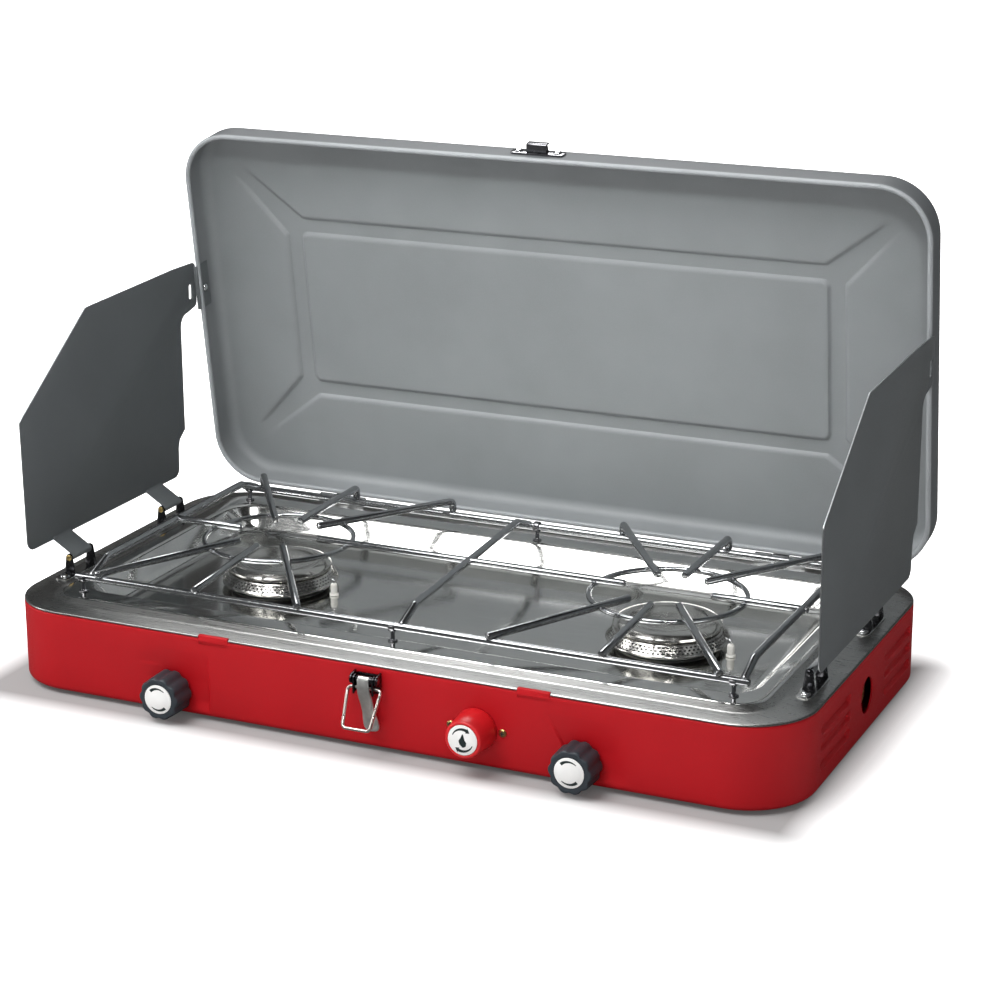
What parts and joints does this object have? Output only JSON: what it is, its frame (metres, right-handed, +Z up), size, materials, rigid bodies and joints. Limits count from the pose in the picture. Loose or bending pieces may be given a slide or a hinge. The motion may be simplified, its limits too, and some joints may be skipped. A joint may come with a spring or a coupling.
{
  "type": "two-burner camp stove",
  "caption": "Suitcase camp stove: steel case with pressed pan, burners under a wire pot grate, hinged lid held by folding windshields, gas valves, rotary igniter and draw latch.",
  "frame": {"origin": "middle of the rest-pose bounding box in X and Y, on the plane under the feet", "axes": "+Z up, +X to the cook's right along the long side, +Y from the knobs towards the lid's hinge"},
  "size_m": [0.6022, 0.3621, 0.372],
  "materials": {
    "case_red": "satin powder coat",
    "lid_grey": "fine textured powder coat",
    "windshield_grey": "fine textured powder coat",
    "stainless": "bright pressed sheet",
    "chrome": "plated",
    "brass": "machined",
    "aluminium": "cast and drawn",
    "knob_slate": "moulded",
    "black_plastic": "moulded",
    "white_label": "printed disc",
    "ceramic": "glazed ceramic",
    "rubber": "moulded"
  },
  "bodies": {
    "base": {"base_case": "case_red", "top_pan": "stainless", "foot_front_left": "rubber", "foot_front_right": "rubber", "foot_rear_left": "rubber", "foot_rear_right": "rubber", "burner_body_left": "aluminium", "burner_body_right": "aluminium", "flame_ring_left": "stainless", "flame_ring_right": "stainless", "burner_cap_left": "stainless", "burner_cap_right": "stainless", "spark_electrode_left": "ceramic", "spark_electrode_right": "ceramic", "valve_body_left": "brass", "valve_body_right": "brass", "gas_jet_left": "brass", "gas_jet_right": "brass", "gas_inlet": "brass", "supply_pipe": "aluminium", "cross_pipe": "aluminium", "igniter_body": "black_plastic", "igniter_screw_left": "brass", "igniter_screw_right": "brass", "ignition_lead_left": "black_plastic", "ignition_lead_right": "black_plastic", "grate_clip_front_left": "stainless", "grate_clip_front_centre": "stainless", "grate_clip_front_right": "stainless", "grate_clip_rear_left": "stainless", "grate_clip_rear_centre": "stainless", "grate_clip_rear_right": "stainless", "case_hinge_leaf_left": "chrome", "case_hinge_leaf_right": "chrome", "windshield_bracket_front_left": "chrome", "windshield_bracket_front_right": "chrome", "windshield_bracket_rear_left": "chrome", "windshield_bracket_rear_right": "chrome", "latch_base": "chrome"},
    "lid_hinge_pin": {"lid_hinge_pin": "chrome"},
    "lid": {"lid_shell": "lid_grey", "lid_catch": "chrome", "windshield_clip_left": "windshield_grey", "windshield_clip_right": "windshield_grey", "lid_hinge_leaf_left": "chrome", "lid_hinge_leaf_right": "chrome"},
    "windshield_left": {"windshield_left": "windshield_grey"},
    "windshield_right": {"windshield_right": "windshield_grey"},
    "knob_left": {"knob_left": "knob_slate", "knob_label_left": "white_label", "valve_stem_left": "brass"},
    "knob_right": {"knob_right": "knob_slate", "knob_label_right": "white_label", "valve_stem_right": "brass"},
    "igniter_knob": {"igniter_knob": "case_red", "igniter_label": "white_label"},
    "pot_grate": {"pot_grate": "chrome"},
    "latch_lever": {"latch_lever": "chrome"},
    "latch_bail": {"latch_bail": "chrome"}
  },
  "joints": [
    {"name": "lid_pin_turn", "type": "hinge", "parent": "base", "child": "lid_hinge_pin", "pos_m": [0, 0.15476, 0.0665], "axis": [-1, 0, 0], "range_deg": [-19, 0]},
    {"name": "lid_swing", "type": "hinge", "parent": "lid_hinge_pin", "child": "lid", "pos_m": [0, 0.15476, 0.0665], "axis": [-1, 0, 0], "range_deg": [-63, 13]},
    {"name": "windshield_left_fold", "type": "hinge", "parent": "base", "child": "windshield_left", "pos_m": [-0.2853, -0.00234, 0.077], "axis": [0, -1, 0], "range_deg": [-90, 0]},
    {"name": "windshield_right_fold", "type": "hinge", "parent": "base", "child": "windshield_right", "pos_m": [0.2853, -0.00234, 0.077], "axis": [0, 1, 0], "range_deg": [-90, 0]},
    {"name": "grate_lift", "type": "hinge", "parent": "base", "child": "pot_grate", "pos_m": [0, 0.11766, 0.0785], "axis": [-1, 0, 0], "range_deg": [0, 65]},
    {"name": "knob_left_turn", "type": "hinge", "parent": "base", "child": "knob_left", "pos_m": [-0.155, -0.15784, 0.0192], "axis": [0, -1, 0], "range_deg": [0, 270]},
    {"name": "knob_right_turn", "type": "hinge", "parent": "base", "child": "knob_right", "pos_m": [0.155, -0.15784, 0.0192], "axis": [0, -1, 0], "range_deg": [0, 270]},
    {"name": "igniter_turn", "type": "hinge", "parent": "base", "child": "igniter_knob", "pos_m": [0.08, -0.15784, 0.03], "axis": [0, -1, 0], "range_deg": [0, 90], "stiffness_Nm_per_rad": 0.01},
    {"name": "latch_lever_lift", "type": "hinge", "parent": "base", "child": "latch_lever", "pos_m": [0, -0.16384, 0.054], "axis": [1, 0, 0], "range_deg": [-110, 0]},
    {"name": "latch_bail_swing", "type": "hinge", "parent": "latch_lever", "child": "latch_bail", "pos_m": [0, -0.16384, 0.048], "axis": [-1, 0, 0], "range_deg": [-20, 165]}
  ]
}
■ ■ ■ ■
Exercise details
Copy all of the material word for word.

Solution for this task
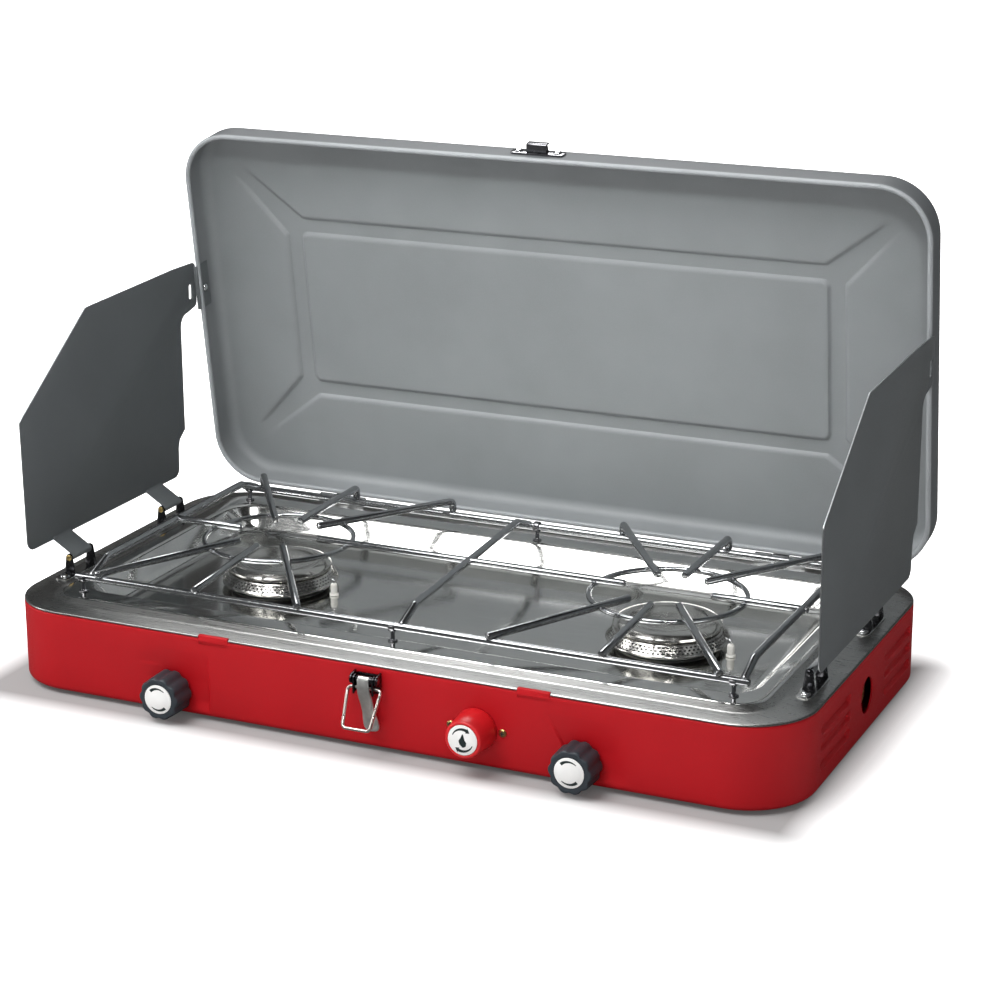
What parts and joints does this object have? Output only JSON: what it is, its frame (metres, right-handed, +Z up), size, materials, rigid bodies and joints. Limits count from the pose in the picture. Loose or bending pieces may be given a slide or a hinge. The motion may be simplified, its limits too, and some joints may be skipped. A joint may come with a spring or a coupling.
{
  "type": "two-burner camp stove",
  "caption": "Suitcase camp stove: steel case with pressed pan, burners under a wire pot grate, hinged lid held by folding windshields, gas valves, rotary igniter and draw latch.",
  "frame": {"origin": "middle of the rest-pose bounding box in X and Y, on the plane under the feet", "axes": "+Z up, +X to the cook's right along the long side, +Y from the knobs towards the lid's hinge"},
  "size_m": [0.6022, 0.3621, 0.372],
  "materials": {
    "case_red": "satin powder coat",
    "lid_grey": "fine textured powder coat",
    "windshield_grey": "fine textured powder coat",
    "stainless": "bright pressed sheet",
    "chrome": "plated",
    "brass": "machined",
    "aluminium": "cast and drawn",
    "knob_slate": "moulded",
    "black_plastic": "moulded",
    "white_label": "printed disc",
    "ceramic": "glazed ceramic",
    "rubber": "moulded"
  },
  "bodies": {
    "base": {"base_case": "case_red", "top_pan": "stainless", "foot_front_left": "rubber", "foot_front_right": "rubber", "foot_rear_left": "rubber", "foot_rear_right": "rubber", "burner_body_left": "aluminium", "burner_body_right": "aluminium", "flame_ring_left": "stainless", "flame_ring_right": "stainless", "burner_cap_left": "stainless", "burner_cap_right": "stainless", "spark_electrode_left": "ceramic", "spark_electrode_right": "ceramic", "valve_body_left": "brass", "valve_body_right": "brass", "gas_jet_left": "brass", "gas_jet_right": "brass", "gas_inlet": "brass", "supply_pipe": "aluminium", "cross_pipe": "aluminium", "igniter_body": "black_plastic", "igniter_screw_left": "brass", "igniter_screw_right": "brass", "ignition_lead_left": "black_plastic", "ignition_lead_right": "black_plastic", "grate_clip_front_left": "stainless", "grate_clip_front_centre": "stainless", "grate_clip_front_right": "stainless", "grate_clip_rear_left": "stainless", "grate_clip_rear_centre": "stainless", "grate_clip_rear_right": "stainless", "case_hinge_leaf_left": "chrome", "case_hinge_leaf_right": "chrome", "windshield_bracket_front_left": "chrome", "windshield_bracket_front_right": "chrome", "windshield_bracket_rear_left": "chrome", "windshield_bracket_rear_right": "chrome", "latch_base": "chrome"},
    "lid_hinge_pin": {"lid_hinge_pin": "chrome"},
    "lid": {"lid_shell": "lid_grey", "lid_catch": "chrome", "windshield_clip_left": "windshield_grey", "windshield_clip_right": "windshield_grey", "lid_hinge_leaf_left": "chrome", "lid_hinge_leaf_right": "chrome"},
    "windshield_left": {"windshield_left": "windshield_grey"},
    "windshield_right": {"windshield_right": "windshield_grey"},
    "knob_left": {"knob_left": "knob_slate", "knob_label_left": "white_label", "valve_stem_left": "brass"},
    "knob_right": {"knob_right": "knob_slate", "knob_label_right": "white_label", "valve_stem_right": "brass"},
    "igniter_knob": {"igniter_knob": "case_red", "igniter_label": "white_label"},
    "pot_grate": {"pot_grate": "chrome"},
    "latch_lever": {"latch_lever": "chrome"},
    "latch_bail": {"latch_bail": "chrome"}
  },
  "joints": [
    {"name": "lid_pin_turn", "type": "hinge", "parent": "base", "child": "lid_hinge_pin", "pos_m": [0, 0.15476, 0.0665], "axis": [-1, 0, 0], "range_deg": [-19, 0]},
    {"name": "lid_swing", "type": "hinge", "parent": "lid_hinge_pin", "child": "lid", "pos_m": [0, 0.15476, 0.0665], "axis": [-1, 0, 0], "range_deg": [-63, 13]},
    {"name": "windshield_left_fold", "type": "hinge", "parent": "base", "child": "windshield_left", "pos_m": [-0.2853, -0.00234, 0.077], "axis": [0, -1, 0], "range_deg": [-90, 0]},
    {"name": "windshield_right_fold", "type": "hinge", "parent": "base", "child": "windshield_right", "pos_m": [0.2853, -0.00234, 0.077], "axis": [0, 1, 0], "range_deg": [-90, 0]},
    {"name": "grate_lift", "type": "hinge", "parent": "base", "child": "pot_grate", "pos_m": [0, 0.11766, 0.0785], "axis": [-1, 0, 0], "range_deg": [0, 65]},
    {"name": "knob_left_turn", "type": "hinge", "parent": "base", "child": "knob_left", "pos_m": [-0.155, -0.15784, 0.0192], "axis": [0, -1, 0], "range_deg": [0, 270]},
    {"name": "knob_right_turn", "type": "hinge", "parent": "base", "child": "knob_right", "pos_m": [0.155, -0.15784, 0.0192], "axis": [0, -1, 0], "range_deg": [0, 270]},
    {"name": "igniter_turn", "type": "hinge", "parent": "base", "child": "igniter_knob", "pos_m": [0.08, -0.15784, 0.03], "axis": [0, -1, 0], "range_deg": [0, 90], "stiffness_Nm_per_rad": 0.01},
    {"name": "latch_lever_lift", "type": "hinge", "parent": "base", "child": "latch_lever", "pos_m": [0, -0.16384, 0.054], "axis": [1, 0, 0], "range_deg": [-110, 0]},
    {"name": "latch_bail_swing", "type": "hinge", "parent": "latch_lever", "child": "latch_bail", "pos_m": [0, -0.16384, 0.048], "axis": [-1, 0, 0], "range_deg": [-20, 165]}
  ]
}